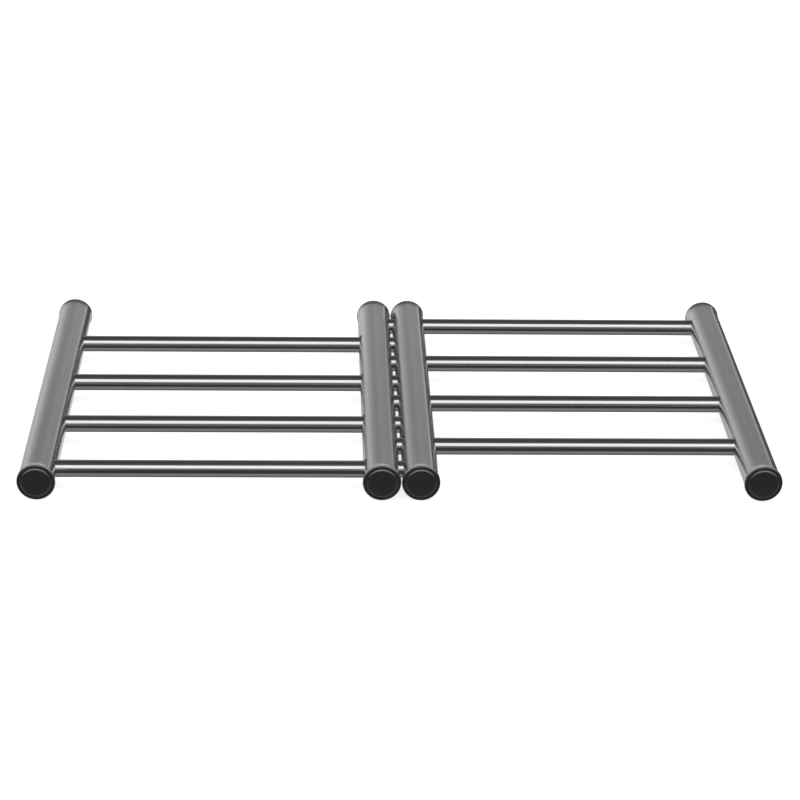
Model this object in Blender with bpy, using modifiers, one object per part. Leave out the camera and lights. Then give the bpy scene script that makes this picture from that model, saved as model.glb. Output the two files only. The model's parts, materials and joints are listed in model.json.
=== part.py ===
"""Extendable pot stand: two sliding halves of steel tube and rod, lying flat and fully drawn out.

Each half is an outer tube and an inner tube that lie parallel, joined by four thinner rods. The
rods of each half run through the inner tube of the other half, so the two halves slide apart
until the two inner tubes meet in the middle, and slide together until each outer tube meets the
inner tube of the other half. The right half is the left half turned by 180 degrees about Z.

Frame: the origin is on the table under the middle of the drawn-out stand, +X is the direction in
which it draws out, +Y points to the back and +Z points up. Lengths are in metres.
"""
from math import cos, pi

import bmesh
import bpy
from mathutils import Matrix

MM = 0.001

# Driving dimensions
TUBE_DIAMETER = 19.0 * MM
END_DIAMETER = 20.2 * MM        # a tube's opened-out ends, on which the stand rests
TUBE_WALL = 1.0 * MM
ROD_DIAMETER = 9.2 * MM
ROD_WALL = 0.8 * MM
DEPTH = 227.0 * MM              # over the faces of the front and back caps
BAY = 180.0 * MM                # outer tube to the nearest inner tube, centre to centre
ROD_SPACING = 54.8 * MM         # between neighbouring rods of one half
ROD_STAGGER = 27.96 * MM        # from a rod of the right half forward to one of the left half
ROD_COUNT = 4
GAP = 0.3 * MM                  # between pieces that touch or fit into each other

# Details of the end caps
FLANGE_DIAMETER = 19.7 * MM
FLANGE_THICKNESS = 0.7 * MM
FLANGE_EDGE = 0.3 * MM          # chamfer on the flange's front edge
DISC_DIAMETER = 16.0 * MM       # raised disc in the middle of the cap's face
DISC_RISE = 0.5 * MM
PLUG_LENGTH = 8.0 * MM          # stops short of the end rods
PLUG_WALL = 1.4 * MM
PLUG_LEAD = 0.5 * MM            # lead-in chamfer on the plug
CAP_WEB = 2.4 * MM              # plastic behind the cap's face

# Details of the tubes and rods
END_CHAMFER = 0.5 * MM
END_LAND = 1.0 * MM             # stretch of a tube's end that has the full end diameter
END_FLARE = 2.5 * MM            # stretch over which the tube opens out to that diameter
ROD_REACH = 5.0 * MM            # how far a rod's end runs past the axis of the tube that holds it
ROD_CHAMFER = 0.3 * MM
CUT_OVERSHOOT = 2.0 * MM        # how far a hole cutter stands out of the tube

# Facets round each turned piece. A flat lies at the true radius, so the tubes' ends rest on flats.
TUBE_SEGMENTS = 32
ROD_SEGMENTS = 20

# Worked out from the above
AXIS_HEIGHT = END_DIAMETER / 2
TUBE_LENGTH = DEPTH - 2 * (DISC_RISE + FLANGE_THICKNESS + GAP)
INNER_PITCH = END_DIAMETER + GAP            # between the axes of the two inner tubes
INNER_X = INNER_PITCH / 2
OUTER_X = INNER_X + BAY
ROD_LENGTH = OUTER_X + INNER_X + 2 * ROD_REACH

STEEL = dict(color=(0.42, 0.42, 0.43, 1.0), metallic=1.0, roughness=0.34)
POLISHED_STEEL = dict(color=(0.62, 0.62, 0.63, 1.0), metallic=1.0, roughness=0.16)
BLACK_PLASTIC = dict(color=(0.021, 0.021, 0.021, 1.0), metallic=0.0, roughness=0.45)


def clear_scene():
    """Remove every object, so that the script can run in any file."""
    for item in list(bpy.data.objects):
        bpy.data.objects.remove(item, do_unlink=True)


def make_collection(name):
    """A new collection under the scene's own."""
    collection = bpy.data.collections.new(name)
    bpy.context.scene.collection.children.link(collection)
    return collection


def make_material(name, color, metallic, roughness):
    """A Principled material with one colour."""
    material = bpy.data.materials.new(name)
    material.use_nodes = True
    material.diffuse_color = color
    shader = material.node_tree.nodes["Principled BSDF"]
    shader.inputs["Base Color"].default_value = color
    shader.inputs["Metallic"].default_value = metallic
    shader.inputs["Roughness"].default_value = roughness
    return material


def turned_mesh(name, profile, segments, closed):
    """Turn a profile of (radius, height) points about local Z; flats lie at the given radii."""
    across_corners = 1 / cos(pi / segments)
    outline = bmesh.new()
    points = [outline.verts.new((radius * across_corners, 0, height)) for radius, height in profile]
    for start, end in zip(points, points[1:]):
        outline.edges.new((start, end))
    if closed:
        outline.edges.new((points[-1], points[0]))
    outline_mesh = bpy.data.meshes.new(name + "_outline")
    outline.to_mesh(outline_mesh)
    outline.free()

    lathe = bpy.data.objects.new(name + "_lathe", outline_mesh)
    bpy.context.scene.collection.objects.link(lathe)
    screw = lathe.modifiers.new("Turn", "SCREW")
    screw.steps = screw.render_steps = segments
    screw.use_merge_vertices = True
    screw.merge_threshold = 0.00001
    depsgraph = bpy.context.evaluated_depsgraph_get()
    mesh = bpy.data.meshes.new_from_object(lathe.evaluated_get(depsgraph))
    mesh.name = name
    bpy.data.objects.remove(lathe, do_unlink=True)

    # Half a step of turn puts a flat, not a corner, at the top, bottom, left and right.
    mesh.transform(Matrix.Rotation(pi / segments, 4, "Z"))
    mesh.shade_smooth()
    mesh.set_sharp_from_angle(angle=pi / 6)
    return mesh


def tube_mesh():
    """A tube about local Z, centred, with its ends opened out a little and chamfered."""
    outer = TUBE_DIAMETER / 2
    inner = outer - TUBE_WALL
    widest = END_DIAMETER / 2
    end = TUBE_LENGTH / 2
    land = end - END_CHAMFER
    upper = [(widest - END_CHAMFER, end), (widest, land), (widest, land - END_LAND),
             (outer, land - END_LAND - END_FLARE)]
    lower = [(radius, -height) for radius, height in reversed(upper)]
    profile = upper + lower + [(inner, -end), (inner, end)]
    return turned_mesh("tube", profile, TUBE_SEGMENTS, closed=True)


def rod_mesh():
    """A thin-walled rod about local Z, centred, chamfered at both ends."""
    outer = ROD_DIAMETER / 2
    inner = outer - ROD_WALL
    end = ROD_LENGTH / 2
    profile = [(outer - ROD_CHAMFER, end), (outer, end - ROD_CHAMFER), (outer, ROD_CHAMFER - end),
               (outer - ROD_CHAMFER, -end), (inner, -end), (inner, end)]
    return turned_mesh("rod", profile, ROD_SEGMENTS, closed=True)


def cap_mesh():
    """An end cap about local Z: its face points to +Z and its flange's back is at height zero."""
    flange = FLANGE_DIAMETER / 2
    disc = DISC_DIAMETER / 2
    face = FLANGE_THICKNESS + DISC_RISE
    plug = TUBE_DIAMETER / 2 - TUBE_WALL - GAP
    bore = plug - PLUG_WALL
    profile = [(0, face), (disc - DISC_RISE, face), (disc, FLANGE_THICKNESS),
               (flange - FLANGE_EDGE, FLANGE_THICKNESS), (flange, FLANGE_THICKNESS - FLANGE_EDGE),
               (flange, 0), (plug, 0), (plug, PLUG_LEAD - PLUG_LENGTH),
               (plug - PLUG_LEAD, -PLUG_LENGTH), (bore, -PLUG_LENGTH),
               (bore, face - CAP_WEB), (0, face - CAP_WEB)]
    return turned_mesh("cap", profile, TUBE_SEGMENTS, closed=False)


def rod_rows():
    """The Y of each rod of the left half, from the front to the back."""
    return [(row - (ROD_COUNT - 1) / 2) * ROD_SPACING - ROD_STAGGER / 2 for row in range(ROD_COUNT)]


def place(name, mesh, material, collection, parent, location, rotation=(0, 0, 0)):
    """One named object of the stand, parented to the empty of its half."""
    item = bpy.data.objects.new(name, mesh)
    collection.objects.link(item)
    item.parent = parent
    item.location = location
    item.rotation_euler = rotation
    if not item.data.materials:
        item.data.materials.append(None)
    item.material_slots[0].link = "OBJECT"
    item.material_slots[0].material = material
    return item


def hole_cutter(name, holes, collection, parent, location):
    """One cutter for all of a tube's holes. Each hole is (Y, lowest X, highest X) from its axis."""
    cutter = bmesh.new()
    radius = (ROD_DIAMETER / 2 + GAP) / cos(pi / ROD_SEGMENTS)
    flats_up = Matrix.Rotation(pi / ROD_SEGMENTS, 4, "Z")
    along_x = Matrix.Rotation(pi / 2, 4, "Y")
    for row, low, high in holes:
        centre = Matrix.Translation(((low + high) / 2, row, 0))
        bmesh.ops.create_cone(cutter, cap_ends=True, segments=ROD_SEGMENTS, radius1=radius,
                              radius2=radius, depth=high - low, matrix=centre @ along_x @ flats_up)
    mesh = bpy.data.meshes.new(name)
    cutter.to_mesh(mesh)
    cutter.free()
    item = bpy.data.objects.new(name, mesh)
    collection.objects.link(item)
    item.parent = parent
    item.location = location
    item.hide_render = True
    item.display_type = "WIRE"
    return item


def cut(item, cutter):
    """Cut a piece with an exact Boolean."""
    boolean = item.modifiers.new("Holes", "BOOLEAN")
    boolean.operation = "DIFFERENCE"
    boolean.solver = "EXACT"
    boolean.object = cutter


def build_half(side, turn, meshes, materials, stand, cutters):
    """One half: outer tube, inner tube, their four end caps and the four rods that join them."""
    frame = bpy.data.objects.new(side + "_half", None)
    stand.objects.link(frame)
    frame.location = (0, 0, AXIS_HEIGHT)
    frame.rotation_euler = (0, 0, turn)

    own_rods = rod_rows()
    other_rods = [-row for row in own_rods]
    reach = TUBE_DIAMETER / 2 + CUT_OVERSHOOT
    towards_inner = [(row, 0, reach) for row in own_rods]
    towards_outer = [(row, -reach, 0) for row in own_rods]
    right_through = [(row, -reach, reach) for row in other_rods]
    tubes = {"outer": (-OUTER_X, towards_inner), "inner": (INNER_X, towards_outer + right_through)}

    lying_to_front = (pi / 2, 0, 0)
    lying_to_back = (-pi / 2, 0, 0)
    for position, (x, holes) in tubes.items():
        name = side + "_" + position
        tube = place(name + "_tube", meshes["tube"], materials["tube"], stand, frame, (x, 0, 0),
                     lying_to_front)
        cut(tube, hole_cutter(name + "_tube_holes", holes, cutters, frame, (x, 0, 0)))
        cap_y = TUBE_LENGTH / 2 + GAP
        # The turned half's own front is at the back of the stand, so its caps swap names.
        front, back = ("front", "back") if turn == 0 else ("back", "front")
        place(name + "_cap_" + front, meshes["cap"], materials["cap"], stand, frame,
              (x, -cap_y, 0), lying_to_front)
        place(name + "_cap_" + back, meshes["cap"], materials["cap"], stand, frame,
              (x, cap_y, 0), lying_to_back)

    rod_x = (INNER_X - OUTER_X) / 2
    rows = own_rods if turn == 0 else own_rods[::-1]
    for number, row in enumerate(rows, start=1):
        place(side + "_rod_" + str(number), meshes["rod"], materials["rod"], stand, frame,
              (rod_x, row, 0), (0, pi / 2, 0))


def main():
    clear_scene()
    stand = make_collection("extendable_pot_stand")
    cutters = make_collection("cutters")
    meshes = {"tube": tube_mesh(), "rod": rod_mesh(), "cap": cap_mesh()}
    materials = {"tube": make_material("brushed_steel", **STEEL),
                 "rod": make_material("polished_steel", **POLISHED_STEEL),
                 "cap": make_material("black_plastic", **BLACK_PLASTIC)}
    build_half("left", 0, meshes, materials, stand, cutters)
    build_half("right", pi, meshes, materials, stand, cutters)


main()
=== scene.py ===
"""Looks of the extendable pot stand: fine steel tubes, polished rods and moulded end caps.

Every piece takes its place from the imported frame, and the tubes and rods take their lengths and
outermost radii too. The other sizes are the named values below.
"""
import json
from math import asin, cos, degrees, pi, radians, sin, sqrt, tan

import bmesh
import bpy
from mathutils import Matrix, Vector

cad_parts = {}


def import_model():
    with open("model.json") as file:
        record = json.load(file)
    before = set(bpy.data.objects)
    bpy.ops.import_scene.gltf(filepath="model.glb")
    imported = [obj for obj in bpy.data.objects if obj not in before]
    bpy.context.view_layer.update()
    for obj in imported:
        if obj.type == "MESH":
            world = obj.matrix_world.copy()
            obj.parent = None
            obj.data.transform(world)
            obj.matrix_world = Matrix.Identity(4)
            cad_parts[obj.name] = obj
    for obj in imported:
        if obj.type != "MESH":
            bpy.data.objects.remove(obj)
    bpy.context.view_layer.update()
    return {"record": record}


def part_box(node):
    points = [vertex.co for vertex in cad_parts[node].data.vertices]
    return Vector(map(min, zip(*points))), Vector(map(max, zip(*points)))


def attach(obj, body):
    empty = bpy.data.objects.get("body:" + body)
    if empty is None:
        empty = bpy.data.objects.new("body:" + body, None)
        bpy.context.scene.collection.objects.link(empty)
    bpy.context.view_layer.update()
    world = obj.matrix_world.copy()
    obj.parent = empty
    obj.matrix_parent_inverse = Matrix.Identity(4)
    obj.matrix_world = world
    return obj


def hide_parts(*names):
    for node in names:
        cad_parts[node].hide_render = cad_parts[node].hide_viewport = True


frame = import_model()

MM = 0.001

SHARP_ANGLE = radians(35)       # edges that turn further than this are shaded sharp
ON_AXIS = 0.001 * MM            # radius below which a turned point lies on its axis

# Camera: place and turn of a long lens that looks down on the stand from a little left of its middle
CAMERA_PLACE = (-0.0453, -1.2182, 0.5702)
CAMERA_LENS = 106.8
CAMERA_DOWN = radians(24.84)
CAMERA_YAW = radians(2.255)
CAMERA_ROLL = radians(1.16)

# Tubes
TUBE_RADIUS = 9.5 * MM
TUBE_WALL = 1.0 * MM
FLARE_LENGTH = 4.0 * MM         # from a tube's end to where it starts to open out
END_ROUND = 0.5 * MM            # radius of the end's outer edge
END_TURN = 65                   # degrees that the edge turns from straight outward to the end's face
FIXED_CLEARANCE = 0.08 * MM     # round a rod's end, in the wall that it is pressed into
SLIDING_CLEARANCE = 0.9 * MM    # round a rod that slides through the wall
LIP_ROUND = 0.2 * MM            # rounding of a hole's lip

# Mesh of the tubes
TUBE_COLUMNS = 64               # round the tube; a hole's patch takes a quarter of them
ROW_STEP = 5.0 * MM             # about the height of a plain row between patches
PATCH_HALF = TUBE_COLUMNS // 8  # columns and rows from a hole's centre to its patch's edge
PATCH_REACH = 6.4 * MM          # from a hole's centre to its patch's edge, along the tube
PATCH_RINGS = 5                 # bands of faces from a patch's edge to its hole's lip
LIP_STEPS = 4
FLARE_STEPS = 8
END_STEPS = 10

# Rods
ROD_SEGMENTS = 64
ROD_ROWS = 24                   # rows of faces along a rod
ROD_WALL = 0.8 * MM
ROD_EDGE = 0.3 * MM             # rounding of a rod's end
ROD_EDGE_STEPS = 4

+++

[What to do]: Quote the listing above from its first line to the line with "inner tube of the other half.", inclusive, and add nothing.

[Full output]:
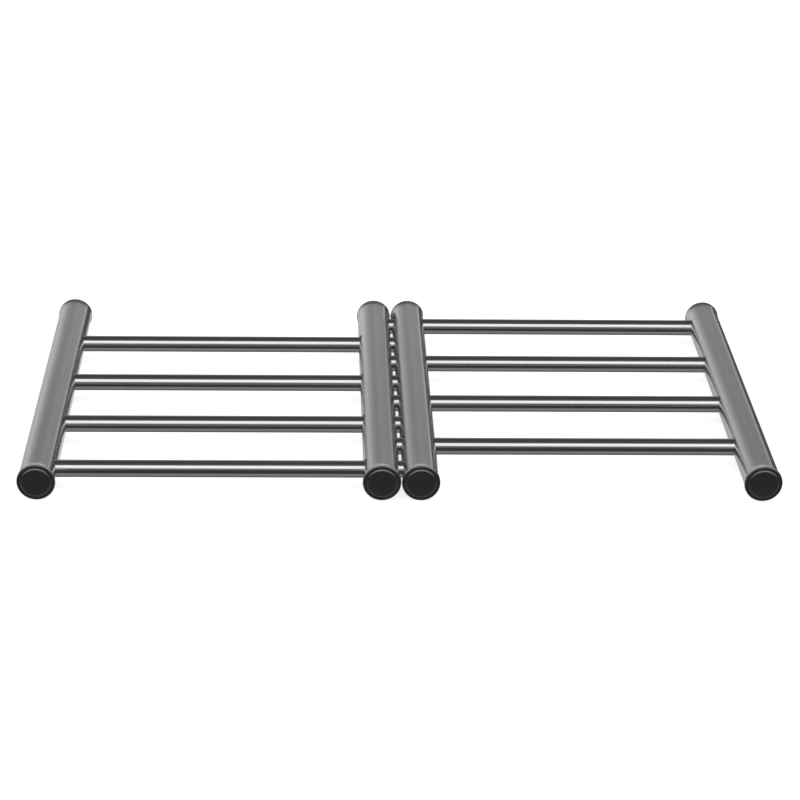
Model this object in Blender with bpy, using modifiers, one object per part. Leave out the camera and lights. Then give the bpy scene script that makes this picture from that model, saved as model.glb. Output the two files only. The model's parts, materials and joints are listed in model.json.
=== part.py ===
"""Extendable pot stand: two sliding halves of steel tube and rod, lying flat and fully drawn out.

Each half is an outer tube and an inner tube that lie parallel, joined by four thinner rods. The
rods of each half run through the inner tube of the other half, so the two halves slide apart
until the two inner tubes meet in the middle, and slide together until each outer tube meets the
inner tube of the other half. The right half is the left half turned by 180 degrees about Z.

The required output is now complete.